The scientists unearthed the dinosaur, which represents a new genus and species, at 4200 metres, Australian Broadcasting Corporation (ABC) reported today.

The dinosaur lived 190 million years ago during the early Jurassic period, at what is now Mount Kirkpatrick, near the Beardmore Glacier.

The species adds to a growing number of dinosaurs known to have roamed the now-polar continent.

The dinosaur is named Glacialisaurus hammeri, after the noted Antarctica fossil hunter Professor William Hammer, and was identified by a femur leg bone and an incomplete ankle and foot.

''Scaling the material up to similar-sized relatives would suggest that it was around seven metres long and weighed perhaps 4-5 tonnes,'' said Nathan Smith, a graduate student at Chicago's Field Museum and a member of the Committee on Evolutionary Biology.

Mr Smith, along with palaeontologist Dr Diego Pol of Argentina's Museo Paleontologico Egidio Feruglio, described the anatomy of the new sauropodomorph dinosaur in this month's Acta Palaeontologica Polonica.

Sauropodomorphs, with their incredibly long necks, tails and classic dinosaur shape, were the largest animals ever known.

''Throughout the evolution of sauropodomorphs, there appears to be a general trend of increasing body size, and Glacialisaurus would likely fit somewhere in the middle of this evolutionary trend,'' Mr Smith said.

He said that this group was generally considered to contain plant eaters.
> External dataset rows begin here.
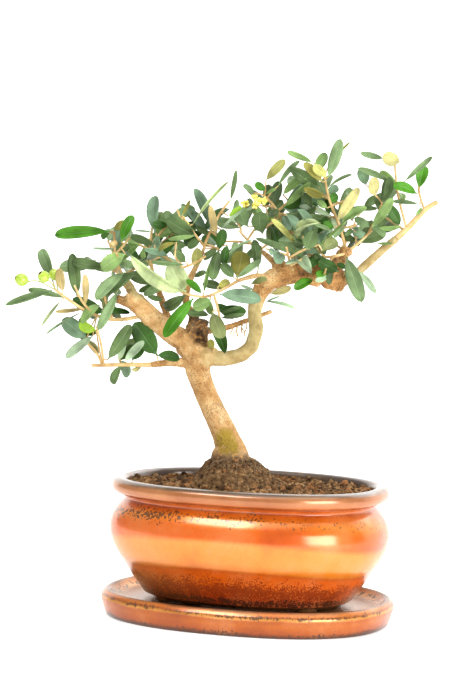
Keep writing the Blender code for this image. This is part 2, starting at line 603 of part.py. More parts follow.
def main():
    for old in list(bpy.data.objects):
        bpy.data.objects.remove(old)
    glaze = material("orange_glaze", (0.72, 0.22, 0.05), 0.15)
    bark = material("bark", (0.55, 0.4, 0.26), 0.8)
    earth = material("soil", (0.13, 0.08, 0.05), 0.95)
    leaf_green = material("leaf_green", (0.16, 0.28, 0.17), 0.5)
    make_walled("saucer", SAUCER_WALL, SAUCER_SIDES, glaze)
    make_pot(glaze)
    make_soil(earth)
    space = Space()
    for name in LIMBS:
        make_limb(name, bark)
        route, radii, sides = limb_tube(name)
        space.add(*prism(route, [r + TWIG_CLEARANCE for r in radii], sides), owner=name)
    grown = {name: grow_twigs(name, space) for name in MASSES}
    for name in MASSES:
        grow_leaves(name, grown[name], space)
        print(name, len(grown[name]["leaves"]), "leaves")
        make_mass(name, grown[name], leaf_green)


main()
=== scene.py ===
import math
import random

import bmesh
import bpy
import numpy as np
from mathutils import Matrix, Vector, noise
from mathutils.bvhtree import BVHTree
from mathutils.kdtree import KDTree


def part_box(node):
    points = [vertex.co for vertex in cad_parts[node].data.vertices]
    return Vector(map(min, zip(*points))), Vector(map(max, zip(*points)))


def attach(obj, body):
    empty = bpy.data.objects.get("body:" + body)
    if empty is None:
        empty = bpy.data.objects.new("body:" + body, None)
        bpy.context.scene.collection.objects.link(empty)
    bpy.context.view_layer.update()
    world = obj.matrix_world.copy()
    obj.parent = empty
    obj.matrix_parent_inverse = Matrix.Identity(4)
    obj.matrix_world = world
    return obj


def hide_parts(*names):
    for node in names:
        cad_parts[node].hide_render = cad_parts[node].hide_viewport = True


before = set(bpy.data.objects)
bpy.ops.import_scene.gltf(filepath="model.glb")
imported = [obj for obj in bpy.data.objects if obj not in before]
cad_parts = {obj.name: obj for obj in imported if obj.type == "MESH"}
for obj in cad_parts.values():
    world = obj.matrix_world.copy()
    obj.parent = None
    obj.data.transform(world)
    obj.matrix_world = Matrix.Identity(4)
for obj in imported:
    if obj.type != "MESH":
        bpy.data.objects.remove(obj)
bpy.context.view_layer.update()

# Everything below is worked out in millimetres and made metres when a piece is finished.
millimetre = 0.001

# The camera stands in front, turned to the right, and is rolled as the photograph is.
view = {"turn": 18.0, "tilt": 3.4, "roll": 1.7, "distance": 1.3, "across": -0.0163,
        "height": 0.1534, "lens": 127.2, "sensor": 36, "nearest": 0.01}


def placeCamera():
    turn, tilt = math.radians(view["turn"]), math.radians(view["tilt"])
    right = Vector((math.cos(turn), math.sin(turn), 0))
    back = Vector((math.sin(turn) * math.cos(tilt), -math.cos(turn) * math.cos(tilt), math.sin(tilt)))
    aim = Vector((0, 0, view["height"])) + right * view["across"]
    data = bpy.data.cameras.new("camera")
    data.lens = view["lens"]
    data.sensor_width = view["sensor"]
    data.clip_start = view["nearest"]
    camera = addObject("camera", data)
    stance = Matrix((right, back.cross(right), back)).transposed().to_4x4()
    roll = Matrix.Rotation(math.radians(view["roll"]), 4, "Z")
    camera.matrix_world = Matrix.Translation(aim + back * view["distance"]) @ stance @ roll
    bpy.context.scene.camera = camera
    print("camera placed")


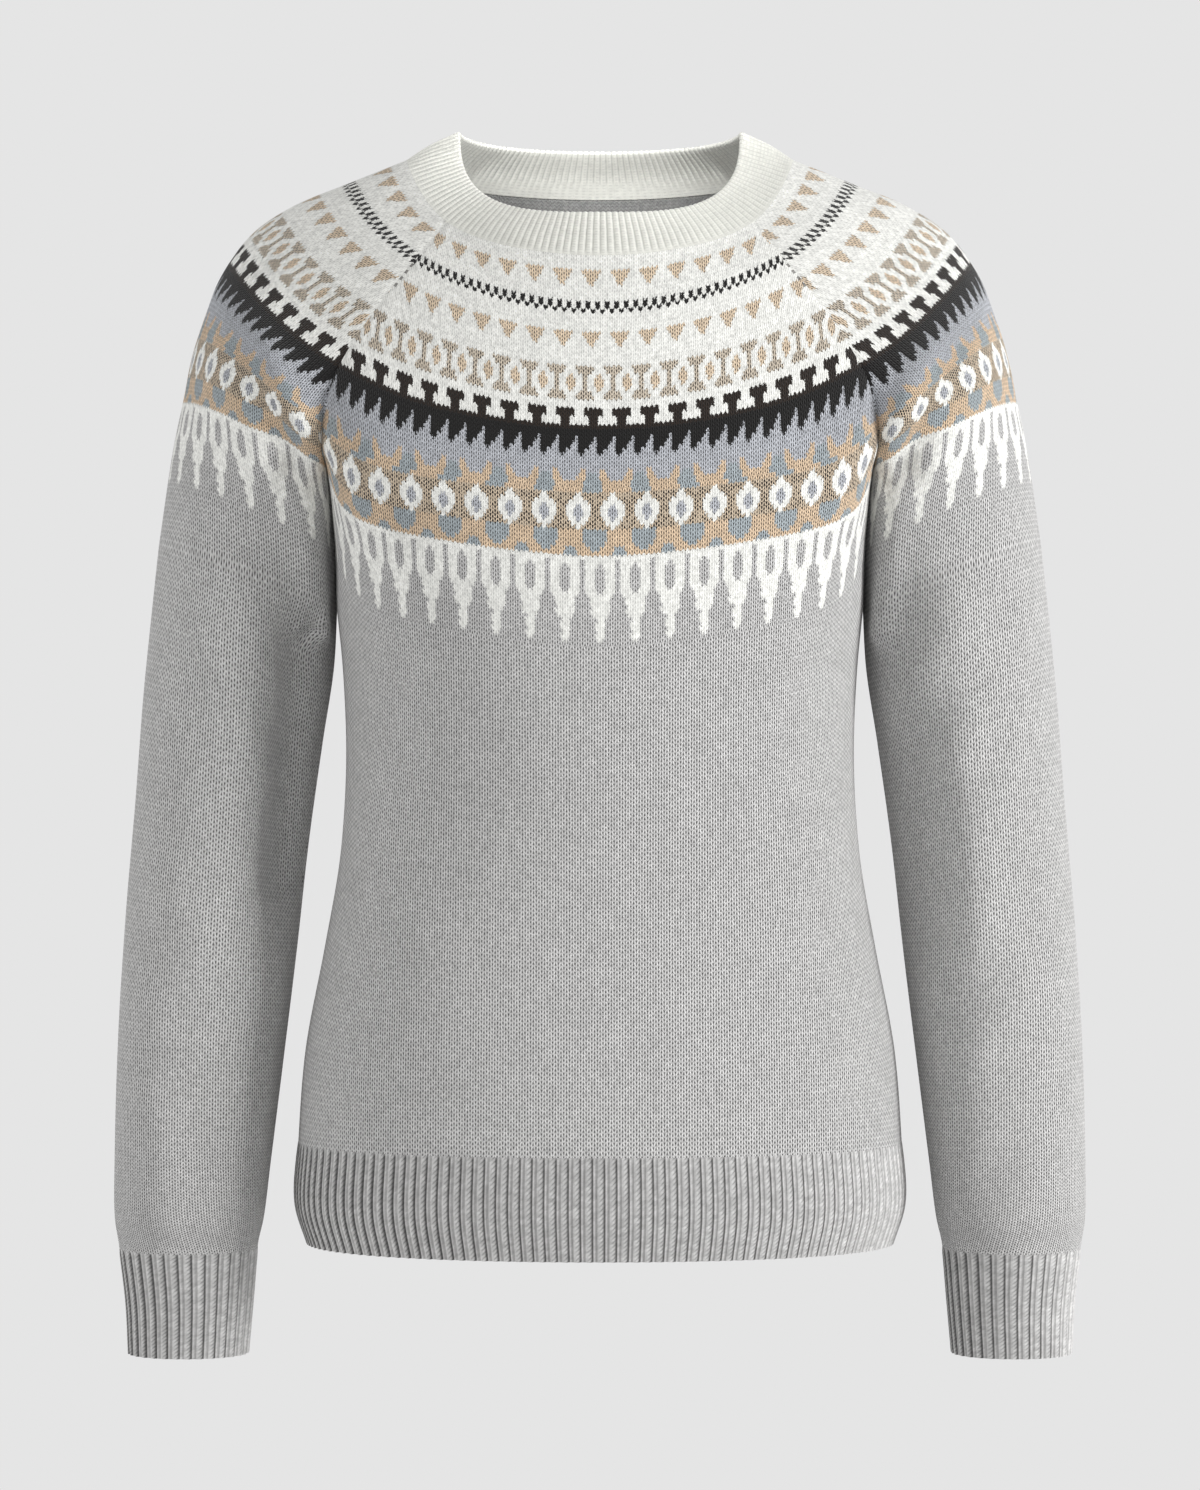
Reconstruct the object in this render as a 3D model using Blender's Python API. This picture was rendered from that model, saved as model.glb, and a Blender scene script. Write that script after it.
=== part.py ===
"""A knitted sweater with a round patterned yoke, filled out as if it were worn.

Nine pieces: front, back, two raglan sleeves, collar rib, two halves of the hem rib and two cuffs.
The cloth is one smooth surface of rings, and every piece is a wall cut from it.
X is to the right in the front view, -Y is the front, +Z is up. The origin is the middle of the
neck opening, at the height of the shoulders. The tables are in millimetres.
"""

import bpy
import numpy as np

MM = 0.001

WALL = 2.3  # thickness of the plain knit
SEAM_GAP = 0.3  # space between two pieces along a seam
RIB_WALL = 1.7  # thickness between two ribs
RIB_RAISE = 0.9  # how far a rib stands out

COLLAR_RIBS = 126  # all the way round
HEM_RIBS = 71  # in each half
CUFF_RIBS = 31

UNDERARM = 108  # the knitted row where the sleeves leave the body
HEM_ROWS = (214, 227, 236)  # the seam, the middle and the edge of the hem rib
CUFF_ROWS = (268, 281, 295)
MIRROR = np.array((-1.0, 1, 1))

FRONT_COLUMNS = (0, 0.15, 0.30, 0.45, 0.60, 0.74, 0.86, 0.95, 1)  # centre to seam, share of the way
ARM_COLUMNS = (0, 0.07, 0.19, 0.35, 0.52, 0.68, 0.84, 1)  # seam to the outer line of the sleeve
YOKE_ROWS = (0, 10, 20, 29, 37, 45, 54, 64, 75, 85, 96, 108)
BODY_ROWS = (108, 122, 138, 156, 176, 196, 214)
SLEEVE_ROWS = (108, 120, 137, 159, 184, 210, 236, 255, 268)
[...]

But some earlier members, perhaps even the new dinosaur, may have eaten almost anything in sight, with plants providing the bulk, he added.

Bones of another Antarctic dinosaur, still under preparation, suggest G hammeri coexisted for a time with true sauropods, a related but distinct group of dinos.

''This tells us that animals that probably had overlapping ecological roles were present in the same environment,'' Mr Smith said.

''Either these groups were directly competing with each other for resources, or they somehow occupied slightly different niches within the environment,'' he added.

That environment and climate was very different than it is today, said Dr Thomas Wagner, program director of Antarctic Earth Sciences at the National Science Foundation, which supported the research.

Antarctica's early Jurassic climate was warmer than it is today and probably supported ultra-tall trees that sauropodomorphs, like giraffes on steroids, were adept at eating, he said.

Dr Wagner described Antarctica as a Jurassic 'freeway', since ''it was the route by which dinosaurs and mammals moved from places like Africa to Australia. Then, once it broke away, it may have been a refuge, albeit a cold one,'' he said.

Even back in G hammeri's day, Dr Wagner said Antarctica would have forced the dinosaur and its relatives to endure ''a long, cold, dark winter, yet similar animals lived in places like China.'' ''How did they do that?'' he asked.

Both Dr Wagner and Smith hoped lengthier fieldwork in Antarctica might solve this question, as well as other dinosaur mysteries concerning the planet's most southern continent.